Ну вряд ли вы сможете придумать что-либо более функциональное, чем предложенное мной выше. Одно слово или знак плюс жест-другой запустили бы серию событий с принципиальными последствиями для непосредственного будущего группы, которая их произвела. Напротив, практически все остальные гипотезы об эволюции языка основаны на том, что для достижения хоть какого-нибудь результата нужны как минимум несколько единиц (протослов и/или протознаков), а скорее, десятки или даже сотни. Если самые первые три-пять знаков протоязыка не принесли бы немедленной пользы, то никто не старался бы изобретать другие знаки.
• Теория не должна противоречить ничему в экологии предшествующих видов.
А я и не думаю, что она противоречит. Что я еще могу сказать?
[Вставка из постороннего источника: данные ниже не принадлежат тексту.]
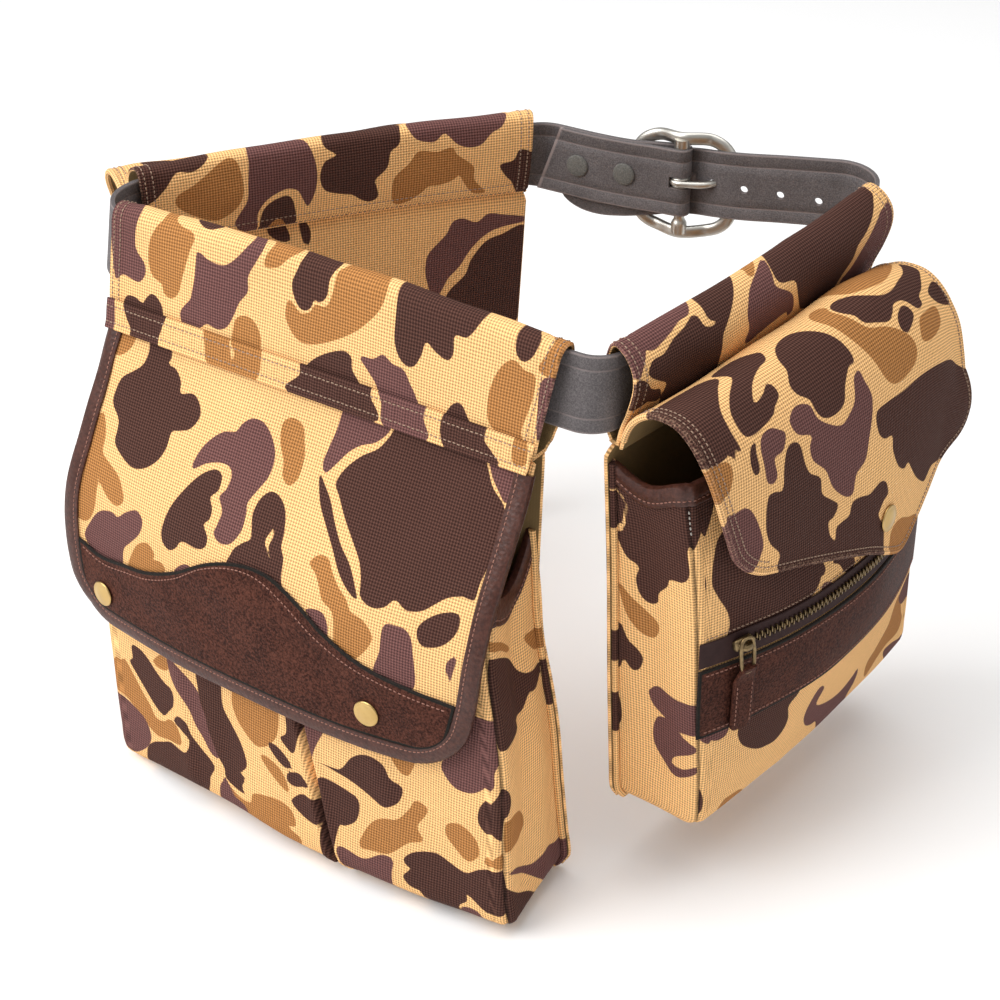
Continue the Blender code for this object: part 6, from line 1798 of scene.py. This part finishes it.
def make_slider(bag, stitches):
    """Zip slider with its bridge, its wire loop and the leather tab that hangs from it."""
    x0 = ZIP_LEFT - SLIDER_OFF
    spot, run, up, normal = front_frame(bag, x0, ZIP_DOWN, SLIDER_UP, 1.0)
    old_brass = FINISH["old_brass"]

    def at(a, b, h):
        return spot + (run * a + up * b + normal * h) * MM

    def hung(drop, a, h):
        return front_place(bag, x0, ZIP_DOWN + drop, 0.0)[0] + (run * a + normal * h) * MM

    rings = [[at(a, wide * squarish(c, 0.7), tall / 2 * (1 + s)) for c, s in full_turn(12)]
             for a, wide, tall in SLIDER]
    body = make_sweep(bag.side + "_slider", rings, [old_brass])
    finish_piece(body, "brass", bag.side + "_zip_slider")
    bridge = np.array([at(a, 0.0, h) for a, h in BRIDGE])
    obj = tube(bag.side + "_bridge", bridge, BRIDGE_RADIUS, 10, old_brass, flat=BRIDGE_FLAT)
    finish_piece(obj, "brass")
    middle, half = 0.5 * (LOOP_TOP + LOOP_LOW), 0.5 * (LOOP_LOW - LOOP_TOP)
    loop = []
    for c, s in full_turn(32):
        b = -(middle + half * squarish(s, 0.75))
        loop.append(at(LOOP_WIDE * squarish(c, 0.55), b, LOOP_OFF + LOOP_SLOPE * (middle - b)))
    obj = tube(bag.side + "_loop", np.array(loop), LOOP_RADIUS, 12, old_brass, closed=True)
    finish_piece(obj, "brass", bag.side + "_zip_loop")
    # The tab is folded over the loop's lower bar and narrows a little at its end.
    rows = []
    for t in np.linspace(0, 1, 22):
        drop = LOOP_LOW - TAB_LAP + (TAB_TALL + TAB_LAP) * t
        wide = TAB_WIDE / 2 * (TAB_WAIST + (1 - TAB_WAIST) * eased(t / 0.25))
        wide *= 1 - 0.25 * max(0.0, (t - 0.93) / 0.07)**2
        thick = TAB_THICK * (1.0 + TAB_SWELL * np.exp(-(t / 0.08)**2))
        rise = TAB_OFF + TAB_LIFT * (1 - eased(t / 0.3))
        rows.append([hung(drop, wide * squarish(c, 0.35), rise + thick / 2 * (1 + squarish(s, 0.6)))
                     for c, s in full_turn(16)])
    tab = make_sweep(bag.side + "_tab", rows, [FINISH["leather"]])
    finish_piece(tab, "leather", bag.side + "_zip_tab")
    for off in (-TAB_SEAM, TAB_SEAM):
        drops = np.linspace(LOOP_LOW + TAB_SEAM_TOP, LOOP_LOW + TAB_TALL - TAB_SEAM_FOOT, 12)
        line = np.array([hung(drop, off, TAB_OFF + TAB_THICK + TAB_SEAM_UP) for drop in drops])
        stitches.row(line, np.repeat(normal[None], len(line), 0), TAB_THREAD)


def tube(name, path, radius, sides, material, closed=False, up=None, flat=1.0):
    """Round wire along a world path; flat widens it across its up direction."""
    run = unit(np.roll(path, -1, 0) - np.roll(path, 1, 0)) if closed else unit(np.gradient(path, axis=0))
    if up is None:
        first, second = path[[len(path) // 3, 2 * len(path) // 3]] - path.mean(0)
        up = unit(np.cross(first, second))
    a = unit(np.cross(run, up))
    b = np.cross(run, a)
    cosines, sines = circle(sides)
    size = np.broadcast_to(radius, len(path))[:, None, None]
    rings = path[:, None] + (a[:, None] * cosines + b[:, None] * sines * flat) * size * MM
    return make_sweep(name, rings, [material], closed=closed)


TAPE_WALL = 0.9
TAPE_OFF = 0.4
BAND_OFF = 0.3
BAND_SEAM = 3.0           # the band's stitch rows, in from its edges
POCKET_SEAM = 1.8         # the front's stitch row, above the tape


def make_pocket(bag, stitches, red):
    """Zip, leather band below it, and their stitches."""
    span = (POCKET_LEFT, POCKET_RIGHT)
    tape = front_strip(bag, bag.side + "_tape", span, ZIP_DOWN - TAPE_ABOVE, ZIP_DOWN + TAPE_BELOW,
                       TAPE_OFF, TAPE_WALL, [FINISH["zip_cloth"]] * 3)
    finish_piece(tape, "zip_cloth", bag.side + "_zip_tape")
    make_teeth(bag)
    band = front_strip(bag, bag.side + "_band", span, BAND_TOP, BAND_TOP + BAND_TALL, BAND_OFF,
                       BAND_LEATHER, EDGED, edged=True)
    finish_piece(band, "leather", bag.side + "_leather_band")
    xs = np.linspace(POCKET_LEFT + BAND_SEAM, POCKET_RIGHT - BAND_SEAM, 90)
    for down in (BAND_TOP + BAND_SEAM, BAND_TOP + BAND_TALL - BAND_SEAM):
        red.row(*front_place(bag, xs, down, BAND_OFF + THREAD_UP + BAND_LEATHER))
    stitches.row(*front_place(bag, xs, ZIP_DOWN - TAPE_ABOVE - POCKET_SEAM, 0.1))
    make_slider(bag, red)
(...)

Наша предыстория — весьма спорная область, да и как она может быть иной, если мы не знаем столь многих вещей, которые хотели бы знать, и столько людей из совершенно различных дисциплин пытаются ответить на эти вопросы, причем каждый из них имеет свой план и свои основания. Кто знает, может быть, завтра будет совершено открытие, которое все изменит. Но не задерживайте дыхания.